[Stored records]
----------------------------------------

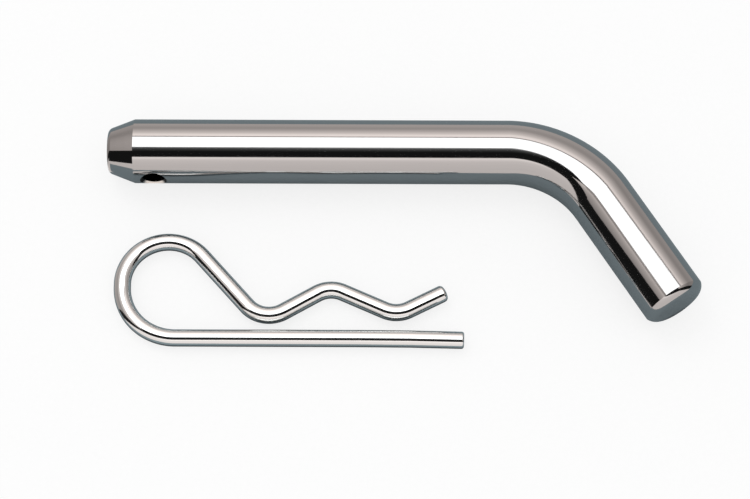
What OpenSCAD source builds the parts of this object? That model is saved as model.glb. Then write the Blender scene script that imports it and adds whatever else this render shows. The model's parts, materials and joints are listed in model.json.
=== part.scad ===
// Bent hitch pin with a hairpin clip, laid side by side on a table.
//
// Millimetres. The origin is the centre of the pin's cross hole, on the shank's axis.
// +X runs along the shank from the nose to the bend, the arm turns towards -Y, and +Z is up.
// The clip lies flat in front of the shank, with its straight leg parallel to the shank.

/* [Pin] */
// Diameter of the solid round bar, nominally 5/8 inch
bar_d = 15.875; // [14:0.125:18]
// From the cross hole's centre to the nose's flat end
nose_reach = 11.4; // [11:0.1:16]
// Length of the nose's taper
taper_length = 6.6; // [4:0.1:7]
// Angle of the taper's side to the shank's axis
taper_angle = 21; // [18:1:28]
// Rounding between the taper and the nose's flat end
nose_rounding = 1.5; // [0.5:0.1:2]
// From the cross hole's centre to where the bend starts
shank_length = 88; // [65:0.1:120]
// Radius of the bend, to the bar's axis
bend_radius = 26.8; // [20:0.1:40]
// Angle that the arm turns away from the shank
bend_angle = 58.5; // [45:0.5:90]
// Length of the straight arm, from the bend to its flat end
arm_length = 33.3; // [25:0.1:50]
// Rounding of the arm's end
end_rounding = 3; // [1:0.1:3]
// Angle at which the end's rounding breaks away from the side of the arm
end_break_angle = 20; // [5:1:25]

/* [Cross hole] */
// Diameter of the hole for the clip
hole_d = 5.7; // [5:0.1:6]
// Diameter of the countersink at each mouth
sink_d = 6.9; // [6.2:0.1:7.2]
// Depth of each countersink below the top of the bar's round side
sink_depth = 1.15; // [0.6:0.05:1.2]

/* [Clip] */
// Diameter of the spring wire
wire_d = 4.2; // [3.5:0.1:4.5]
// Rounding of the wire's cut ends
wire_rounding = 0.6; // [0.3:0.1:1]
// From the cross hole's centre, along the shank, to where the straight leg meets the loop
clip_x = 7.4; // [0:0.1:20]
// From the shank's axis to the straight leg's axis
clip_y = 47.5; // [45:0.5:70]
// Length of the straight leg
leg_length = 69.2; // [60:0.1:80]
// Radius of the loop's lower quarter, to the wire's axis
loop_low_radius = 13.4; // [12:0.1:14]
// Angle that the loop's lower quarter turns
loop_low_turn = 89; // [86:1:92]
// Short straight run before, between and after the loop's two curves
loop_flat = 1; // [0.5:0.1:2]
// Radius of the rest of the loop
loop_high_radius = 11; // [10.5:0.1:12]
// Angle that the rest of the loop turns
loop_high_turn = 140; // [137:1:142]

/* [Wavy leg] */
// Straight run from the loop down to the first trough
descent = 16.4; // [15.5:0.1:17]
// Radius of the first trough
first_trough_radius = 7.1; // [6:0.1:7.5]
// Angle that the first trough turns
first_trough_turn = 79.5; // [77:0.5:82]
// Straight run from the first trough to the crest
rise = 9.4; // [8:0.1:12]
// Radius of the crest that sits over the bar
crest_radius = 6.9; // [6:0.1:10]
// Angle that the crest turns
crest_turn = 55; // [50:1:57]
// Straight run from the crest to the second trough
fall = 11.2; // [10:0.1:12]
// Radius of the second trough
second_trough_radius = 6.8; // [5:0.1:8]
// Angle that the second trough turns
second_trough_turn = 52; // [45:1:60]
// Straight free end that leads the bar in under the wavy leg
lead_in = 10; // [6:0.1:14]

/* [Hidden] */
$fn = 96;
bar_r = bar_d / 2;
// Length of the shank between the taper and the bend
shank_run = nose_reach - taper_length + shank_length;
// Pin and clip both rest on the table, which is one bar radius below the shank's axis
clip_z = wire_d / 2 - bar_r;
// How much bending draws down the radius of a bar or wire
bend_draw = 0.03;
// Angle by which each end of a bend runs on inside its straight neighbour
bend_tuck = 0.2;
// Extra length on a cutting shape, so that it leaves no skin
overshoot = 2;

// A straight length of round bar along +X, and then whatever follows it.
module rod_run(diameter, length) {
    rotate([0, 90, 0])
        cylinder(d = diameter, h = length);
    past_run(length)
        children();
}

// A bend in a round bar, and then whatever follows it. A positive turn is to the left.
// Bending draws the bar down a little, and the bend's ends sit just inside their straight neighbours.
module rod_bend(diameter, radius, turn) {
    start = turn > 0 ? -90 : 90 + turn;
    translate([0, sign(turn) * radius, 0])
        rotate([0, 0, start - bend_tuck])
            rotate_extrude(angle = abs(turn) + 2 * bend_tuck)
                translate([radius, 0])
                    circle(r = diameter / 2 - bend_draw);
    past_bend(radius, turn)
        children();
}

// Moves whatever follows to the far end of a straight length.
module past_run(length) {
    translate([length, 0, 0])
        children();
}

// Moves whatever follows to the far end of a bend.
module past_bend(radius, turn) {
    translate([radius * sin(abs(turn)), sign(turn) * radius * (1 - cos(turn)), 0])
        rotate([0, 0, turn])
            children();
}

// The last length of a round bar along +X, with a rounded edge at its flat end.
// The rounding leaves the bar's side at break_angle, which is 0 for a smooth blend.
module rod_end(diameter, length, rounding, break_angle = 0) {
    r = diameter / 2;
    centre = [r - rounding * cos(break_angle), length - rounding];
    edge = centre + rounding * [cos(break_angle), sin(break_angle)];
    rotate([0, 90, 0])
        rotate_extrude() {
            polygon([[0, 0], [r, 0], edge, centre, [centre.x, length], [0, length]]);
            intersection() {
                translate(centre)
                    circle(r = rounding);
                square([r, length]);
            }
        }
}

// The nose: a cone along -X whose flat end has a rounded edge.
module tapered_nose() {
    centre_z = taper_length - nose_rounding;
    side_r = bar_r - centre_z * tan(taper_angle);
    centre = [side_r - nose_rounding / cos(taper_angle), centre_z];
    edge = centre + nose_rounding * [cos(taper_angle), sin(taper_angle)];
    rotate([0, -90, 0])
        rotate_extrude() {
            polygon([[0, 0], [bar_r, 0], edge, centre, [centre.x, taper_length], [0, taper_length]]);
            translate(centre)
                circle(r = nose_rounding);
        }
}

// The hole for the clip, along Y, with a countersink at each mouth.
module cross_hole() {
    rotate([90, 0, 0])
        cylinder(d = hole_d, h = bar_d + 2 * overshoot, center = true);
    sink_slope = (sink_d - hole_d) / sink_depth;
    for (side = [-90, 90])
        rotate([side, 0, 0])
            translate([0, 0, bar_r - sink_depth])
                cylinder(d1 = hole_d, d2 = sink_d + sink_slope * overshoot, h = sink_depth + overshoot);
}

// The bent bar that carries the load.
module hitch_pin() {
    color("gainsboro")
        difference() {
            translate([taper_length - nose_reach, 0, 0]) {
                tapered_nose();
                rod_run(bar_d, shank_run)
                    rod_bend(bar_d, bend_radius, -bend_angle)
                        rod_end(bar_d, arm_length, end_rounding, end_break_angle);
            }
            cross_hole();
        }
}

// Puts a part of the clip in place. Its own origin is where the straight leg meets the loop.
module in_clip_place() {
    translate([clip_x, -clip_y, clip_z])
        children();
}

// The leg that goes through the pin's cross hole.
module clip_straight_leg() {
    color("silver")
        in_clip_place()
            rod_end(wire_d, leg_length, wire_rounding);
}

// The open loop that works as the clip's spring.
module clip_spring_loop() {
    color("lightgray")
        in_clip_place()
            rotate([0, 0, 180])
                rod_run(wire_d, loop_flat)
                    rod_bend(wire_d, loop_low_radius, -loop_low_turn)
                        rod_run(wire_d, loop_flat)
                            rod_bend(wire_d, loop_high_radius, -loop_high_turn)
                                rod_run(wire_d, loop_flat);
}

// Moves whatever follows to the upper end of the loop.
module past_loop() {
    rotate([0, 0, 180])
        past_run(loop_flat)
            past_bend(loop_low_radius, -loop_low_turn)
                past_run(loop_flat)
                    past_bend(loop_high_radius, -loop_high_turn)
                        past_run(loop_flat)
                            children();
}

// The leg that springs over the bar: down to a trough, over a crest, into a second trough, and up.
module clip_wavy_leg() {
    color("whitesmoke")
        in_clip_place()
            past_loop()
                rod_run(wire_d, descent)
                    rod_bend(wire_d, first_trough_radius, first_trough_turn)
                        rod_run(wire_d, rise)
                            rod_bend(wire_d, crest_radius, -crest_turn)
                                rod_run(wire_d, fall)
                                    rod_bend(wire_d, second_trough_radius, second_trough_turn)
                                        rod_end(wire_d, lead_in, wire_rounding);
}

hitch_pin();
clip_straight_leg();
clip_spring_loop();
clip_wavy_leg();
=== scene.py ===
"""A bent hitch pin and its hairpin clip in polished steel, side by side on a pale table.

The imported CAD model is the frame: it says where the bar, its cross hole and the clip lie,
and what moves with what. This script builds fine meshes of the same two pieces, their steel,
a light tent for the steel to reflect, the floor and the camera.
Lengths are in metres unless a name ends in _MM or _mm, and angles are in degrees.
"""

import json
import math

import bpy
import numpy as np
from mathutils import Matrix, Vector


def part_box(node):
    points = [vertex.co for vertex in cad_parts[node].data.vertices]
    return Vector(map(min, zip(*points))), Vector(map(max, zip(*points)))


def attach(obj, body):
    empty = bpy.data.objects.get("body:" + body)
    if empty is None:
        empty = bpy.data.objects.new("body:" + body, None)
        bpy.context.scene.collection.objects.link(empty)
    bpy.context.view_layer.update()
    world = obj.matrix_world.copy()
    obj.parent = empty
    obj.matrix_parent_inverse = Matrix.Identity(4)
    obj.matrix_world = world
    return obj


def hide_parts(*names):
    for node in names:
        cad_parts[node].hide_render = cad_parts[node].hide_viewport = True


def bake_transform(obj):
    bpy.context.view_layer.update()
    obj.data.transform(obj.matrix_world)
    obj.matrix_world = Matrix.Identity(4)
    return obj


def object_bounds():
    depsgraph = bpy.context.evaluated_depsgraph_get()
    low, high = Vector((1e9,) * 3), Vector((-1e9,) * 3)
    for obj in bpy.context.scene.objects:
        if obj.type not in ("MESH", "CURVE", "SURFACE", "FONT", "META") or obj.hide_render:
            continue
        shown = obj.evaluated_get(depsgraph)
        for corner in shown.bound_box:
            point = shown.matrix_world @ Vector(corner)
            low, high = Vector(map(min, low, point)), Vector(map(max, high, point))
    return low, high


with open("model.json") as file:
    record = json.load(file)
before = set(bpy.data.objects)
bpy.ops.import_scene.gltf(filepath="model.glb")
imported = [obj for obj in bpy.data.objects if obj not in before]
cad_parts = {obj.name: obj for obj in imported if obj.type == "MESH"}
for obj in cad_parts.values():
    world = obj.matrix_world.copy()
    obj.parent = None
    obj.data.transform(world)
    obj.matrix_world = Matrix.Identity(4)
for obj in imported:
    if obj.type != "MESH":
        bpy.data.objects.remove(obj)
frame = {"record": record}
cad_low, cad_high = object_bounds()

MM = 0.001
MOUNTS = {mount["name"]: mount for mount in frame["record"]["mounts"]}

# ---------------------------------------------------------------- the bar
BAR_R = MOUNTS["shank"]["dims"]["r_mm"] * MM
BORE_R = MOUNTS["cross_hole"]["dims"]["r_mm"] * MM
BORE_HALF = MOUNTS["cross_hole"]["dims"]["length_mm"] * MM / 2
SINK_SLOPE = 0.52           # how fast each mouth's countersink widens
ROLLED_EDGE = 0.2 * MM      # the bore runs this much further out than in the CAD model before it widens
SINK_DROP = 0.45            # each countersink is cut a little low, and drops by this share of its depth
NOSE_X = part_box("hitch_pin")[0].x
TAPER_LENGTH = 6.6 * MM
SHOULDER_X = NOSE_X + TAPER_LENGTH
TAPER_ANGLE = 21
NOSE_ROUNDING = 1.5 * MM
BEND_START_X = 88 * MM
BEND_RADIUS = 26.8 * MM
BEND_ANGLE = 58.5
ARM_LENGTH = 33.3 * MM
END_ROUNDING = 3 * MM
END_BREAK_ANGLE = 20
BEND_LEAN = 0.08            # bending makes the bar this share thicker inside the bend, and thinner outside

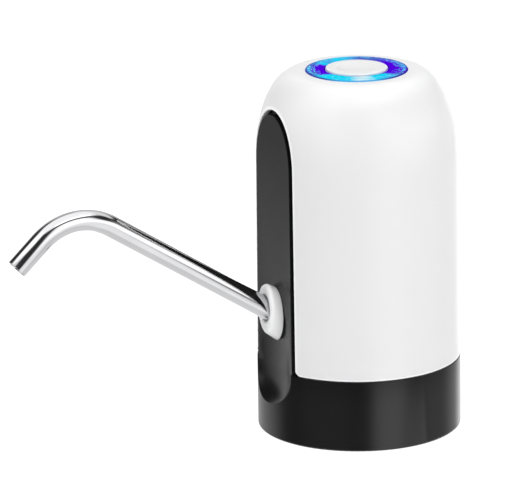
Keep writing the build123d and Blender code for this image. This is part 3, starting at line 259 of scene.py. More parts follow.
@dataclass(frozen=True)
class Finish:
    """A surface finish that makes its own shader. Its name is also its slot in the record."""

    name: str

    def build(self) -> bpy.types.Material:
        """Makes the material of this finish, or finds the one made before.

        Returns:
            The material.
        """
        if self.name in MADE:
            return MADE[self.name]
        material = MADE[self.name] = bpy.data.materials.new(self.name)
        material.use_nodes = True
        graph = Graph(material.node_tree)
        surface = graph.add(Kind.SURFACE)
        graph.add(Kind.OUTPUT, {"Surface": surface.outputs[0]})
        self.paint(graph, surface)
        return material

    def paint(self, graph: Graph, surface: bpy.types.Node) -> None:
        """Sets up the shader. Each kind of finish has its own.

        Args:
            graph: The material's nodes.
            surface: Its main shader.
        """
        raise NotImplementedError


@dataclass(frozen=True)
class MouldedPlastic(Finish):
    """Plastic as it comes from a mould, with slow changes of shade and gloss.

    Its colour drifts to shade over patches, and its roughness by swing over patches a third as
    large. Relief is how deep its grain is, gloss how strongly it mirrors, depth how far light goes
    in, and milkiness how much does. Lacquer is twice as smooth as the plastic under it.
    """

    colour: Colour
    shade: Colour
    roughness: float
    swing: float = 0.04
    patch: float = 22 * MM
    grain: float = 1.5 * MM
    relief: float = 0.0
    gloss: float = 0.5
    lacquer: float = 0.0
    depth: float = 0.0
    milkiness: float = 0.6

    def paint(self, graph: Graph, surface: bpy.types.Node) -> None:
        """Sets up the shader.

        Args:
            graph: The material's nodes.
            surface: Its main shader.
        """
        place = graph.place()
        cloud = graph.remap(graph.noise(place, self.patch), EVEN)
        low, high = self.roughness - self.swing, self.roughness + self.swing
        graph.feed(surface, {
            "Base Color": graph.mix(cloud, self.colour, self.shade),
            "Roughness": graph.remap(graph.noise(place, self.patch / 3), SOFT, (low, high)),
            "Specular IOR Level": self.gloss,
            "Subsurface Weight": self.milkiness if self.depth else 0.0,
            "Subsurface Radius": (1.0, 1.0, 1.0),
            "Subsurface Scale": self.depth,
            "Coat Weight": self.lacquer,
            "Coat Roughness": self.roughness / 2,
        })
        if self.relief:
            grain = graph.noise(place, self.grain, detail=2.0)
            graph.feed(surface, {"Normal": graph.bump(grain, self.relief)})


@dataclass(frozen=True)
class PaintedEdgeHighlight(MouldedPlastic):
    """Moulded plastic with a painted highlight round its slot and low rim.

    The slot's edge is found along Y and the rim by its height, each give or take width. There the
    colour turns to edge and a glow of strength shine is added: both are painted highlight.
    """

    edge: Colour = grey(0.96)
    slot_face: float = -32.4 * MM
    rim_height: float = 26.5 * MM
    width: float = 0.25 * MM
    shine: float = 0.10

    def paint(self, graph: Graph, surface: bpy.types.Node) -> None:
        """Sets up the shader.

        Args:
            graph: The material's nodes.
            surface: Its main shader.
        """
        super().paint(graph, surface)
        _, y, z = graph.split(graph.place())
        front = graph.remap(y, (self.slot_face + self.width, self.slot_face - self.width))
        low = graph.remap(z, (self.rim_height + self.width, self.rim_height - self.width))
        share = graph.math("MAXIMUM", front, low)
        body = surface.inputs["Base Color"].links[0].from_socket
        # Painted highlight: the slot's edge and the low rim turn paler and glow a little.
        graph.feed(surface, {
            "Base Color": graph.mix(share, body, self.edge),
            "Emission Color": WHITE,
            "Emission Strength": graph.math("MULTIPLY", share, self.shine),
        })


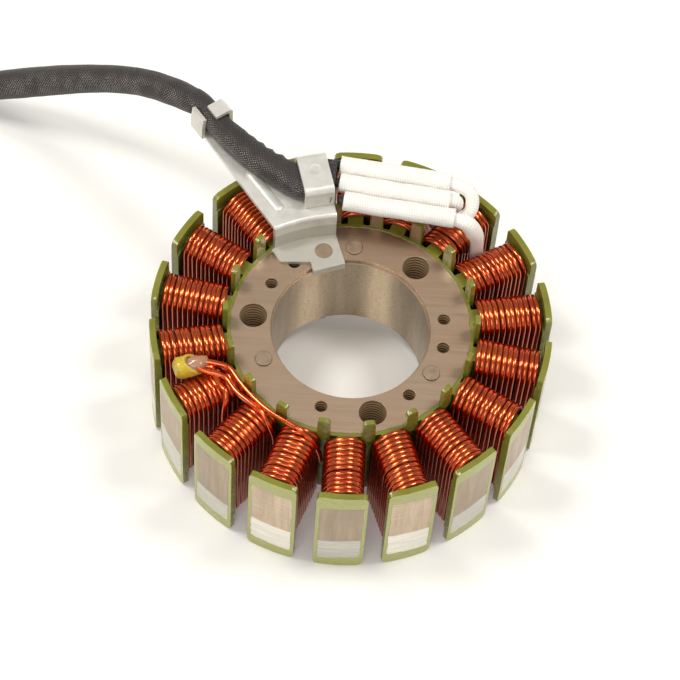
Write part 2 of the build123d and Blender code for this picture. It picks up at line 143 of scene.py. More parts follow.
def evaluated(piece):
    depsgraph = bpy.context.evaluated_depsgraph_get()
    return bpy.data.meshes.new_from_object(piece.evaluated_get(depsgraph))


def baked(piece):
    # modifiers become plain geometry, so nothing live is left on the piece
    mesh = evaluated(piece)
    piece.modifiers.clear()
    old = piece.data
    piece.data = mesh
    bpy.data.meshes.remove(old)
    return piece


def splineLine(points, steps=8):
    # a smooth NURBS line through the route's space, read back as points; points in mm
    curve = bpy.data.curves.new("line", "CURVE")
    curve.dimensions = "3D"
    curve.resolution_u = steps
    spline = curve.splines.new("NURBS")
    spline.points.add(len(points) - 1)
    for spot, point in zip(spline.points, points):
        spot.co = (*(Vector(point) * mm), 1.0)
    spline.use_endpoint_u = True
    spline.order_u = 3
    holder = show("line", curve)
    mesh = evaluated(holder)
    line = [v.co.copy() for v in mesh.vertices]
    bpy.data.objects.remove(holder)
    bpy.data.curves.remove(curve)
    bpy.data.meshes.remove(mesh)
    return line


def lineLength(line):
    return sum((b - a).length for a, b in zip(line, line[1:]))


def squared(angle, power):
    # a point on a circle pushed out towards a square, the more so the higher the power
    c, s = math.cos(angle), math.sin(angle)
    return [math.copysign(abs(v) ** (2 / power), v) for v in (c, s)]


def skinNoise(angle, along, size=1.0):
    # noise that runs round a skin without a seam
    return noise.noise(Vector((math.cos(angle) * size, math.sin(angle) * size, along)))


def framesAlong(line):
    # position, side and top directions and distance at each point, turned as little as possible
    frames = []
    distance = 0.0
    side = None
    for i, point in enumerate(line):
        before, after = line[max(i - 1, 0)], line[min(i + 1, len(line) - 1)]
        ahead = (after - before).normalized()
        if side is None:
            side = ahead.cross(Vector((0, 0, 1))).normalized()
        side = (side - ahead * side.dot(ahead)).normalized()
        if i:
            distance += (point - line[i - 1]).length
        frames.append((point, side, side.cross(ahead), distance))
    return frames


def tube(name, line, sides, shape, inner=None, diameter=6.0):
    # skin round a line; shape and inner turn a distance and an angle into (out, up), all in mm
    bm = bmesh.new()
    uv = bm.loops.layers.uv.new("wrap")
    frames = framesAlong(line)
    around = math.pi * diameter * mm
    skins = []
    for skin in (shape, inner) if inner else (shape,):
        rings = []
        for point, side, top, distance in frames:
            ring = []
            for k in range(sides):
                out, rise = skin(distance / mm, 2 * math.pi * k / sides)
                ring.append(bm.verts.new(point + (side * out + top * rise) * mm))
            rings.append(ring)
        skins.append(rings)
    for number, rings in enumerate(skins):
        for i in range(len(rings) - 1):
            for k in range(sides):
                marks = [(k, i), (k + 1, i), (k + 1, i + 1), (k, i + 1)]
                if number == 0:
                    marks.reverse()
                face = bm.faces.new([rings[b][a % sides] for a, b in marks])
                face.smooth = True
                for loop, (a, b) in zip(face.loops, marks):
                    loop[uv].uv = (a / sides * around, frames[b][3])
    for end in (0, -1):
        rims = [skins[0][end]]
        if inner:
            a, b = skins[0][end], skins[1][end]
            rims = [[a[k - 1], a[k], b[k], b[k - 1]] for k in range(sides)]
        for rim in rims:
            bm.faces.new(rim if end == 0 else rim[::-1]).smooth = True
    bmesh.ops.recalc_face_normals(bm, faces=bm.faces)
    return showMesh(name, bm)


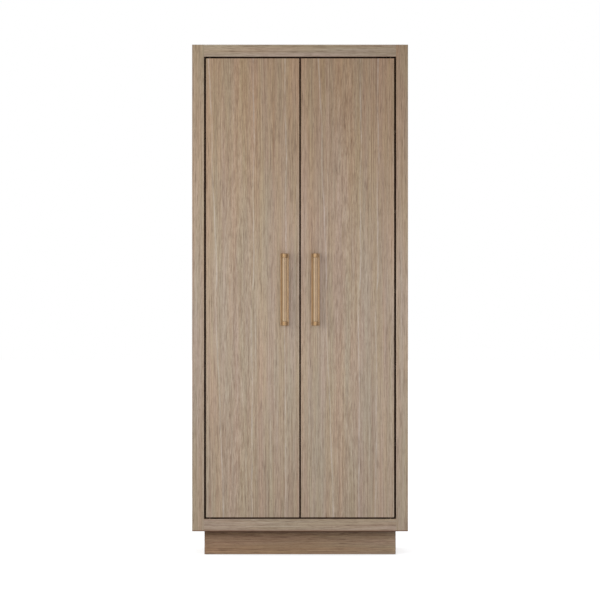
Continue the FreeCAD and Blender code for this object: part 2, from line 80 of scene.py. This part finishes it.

----------------------------------------

WRITTEN EXERCISE: Starting at the line that contains "trough, and up." and ending at the line that contains "obj.matrix_parent_inverse = Matrix.Identity(4)", retype each line exactly; omit everything outside that range.

OUTPUT FOR THIS EXERCISE:
// The leg that springs over the bar: down to a trough, over a crest, into a second trough, and up.
module clip_wavy_leg() {
    color("whitesmoke")
        in_clip_place()
            past_loop()
                rod_run(wire_d, descent)
                    rod_bend(wire_d, first_trough_radius, first_trough_turn)
                        rod_run(wire_d, rise)
                            rod_bend(wire_d, crest_radius, -crest_turn)
                                rod_run(wire_d, fall)
                                    rod_bend(wire_d, second_trough_radius, second_trough_turn)
                                        rod_end(wire_d, lead_in, wire_rounding);
}

hitch_pin();
clip_straight_leg();
clip_spring_loop();
clip_wavy_leg();
=== scene.py ===
"""A bent hitch pin and its hairpin clip in polished steel, side by side on a pale table.

The imported CAD model is the frame: it says where the bar, its cross hole and the clip lie,
and what moves with what. This script builds fine meshes of the same two pieces, their steel,
a light tent for the steel to reflect, the floor and the camera.
Lengths are in metres unless a name ends in _MM or _mm, and angles are in degrees.
"""

import json
import math

import bpy
import numpy as np
from mathutils import Matrix, Vector


def part_box(node):
    points = [vertex.co for vertex in cad_parts[node].data.vertices]
    return Vector(map(min, zip(*points))), Vector(map(max, zip(*points)))


def attach(obj, body):
    empty = bpy.data.objects.get("body:" + body)
    if empty is None:
        empty = bpy.data.objects.new("body:" + body, None)
        bpy.context.scene.collection.objects.link(empty)
    bpy.context.view_layer.update()
    world = obj.matrix_world.copy()
    obj.parent = empty
    obj.matrix_parent_inverse = Matrix.Identity(4)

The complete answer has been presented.